In 623, Emperor Gaozu recalled Yang to Chang'an to be Zhongshu Ling (中書令), the head of the legislative bureau of government, considered to be a chancellor post as well. He also was made the minister of civil service affairs. He also continued to nominally serve as the commandant at Liang Prefecture.

In 626, Emperor Gaozu's son Li Shimin the Prince of Qin, in an intense rivalry with his brother Li Jiancheng the Crown Prince, ambushed Li Jiancheng and another brother, Li Yuanji the Prince of Qi (who supported Li Jiancheng) at Xuanwu Gate and killed them, and then effectively forced Emperor Gaozu to create him crown prince. He also took effective rein of the government and reorganized it. As part of the reorganization, Yang was removed from his posts, but remained a general.

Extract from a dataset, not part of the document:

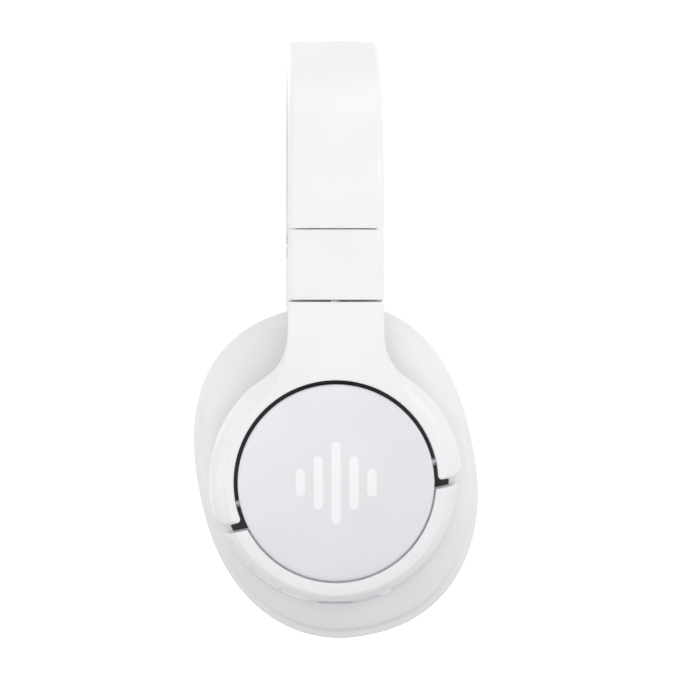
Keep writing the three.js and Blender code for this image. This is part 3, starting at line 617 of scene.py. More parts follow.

== During Emperor Taizong's reign ==
Two months later, Emperor Gaozu yielded the throne to Li Shimin, who became emperor (as Emperor Taizong). He initially made Yang Gongren to be the governor of the capital prefecture Yong Prefecture (雍州), and then made him the assistant to the commandant at Yang Prefecture (揚州, roughly modern Yangzhou) -- Emperor Taizong's favorite son Li Tai the Prince of Yue. (As Li Tai did not actually report to Yang Prefecture, Yang Gongren was effectively commandant.) In 631, he became the commandant at Luo Prefecture (洛州, roughly modern Luoyang, Henan), an important location as the effective eastern capital. At a later point, he retired, although the year of his retirement was not clear.

It was said at this time that Yang Gongren was humble and courteous, even to people who were below him in rank, and was compared to the humble Han dynasty chancellor Shi Qing (石慶). His clan became an honored one, as his younger brother Yang Shidao married Emperor Gaozu's daughter Princess Guiyang; his niece was wife and princess of Li Yuanji and later became a favorite concubine of Emperor Taizong; and his nephew Yang Sijing (楊思敬) married another daughter of Emperor Gaozu, the Princess Anping.

Yang died in 639. He was given posthumous honored and buried near the tomb of Emperor Taizong's wife Empress Zhangsun, which would eventually become Emperor Taizong's tomb as well.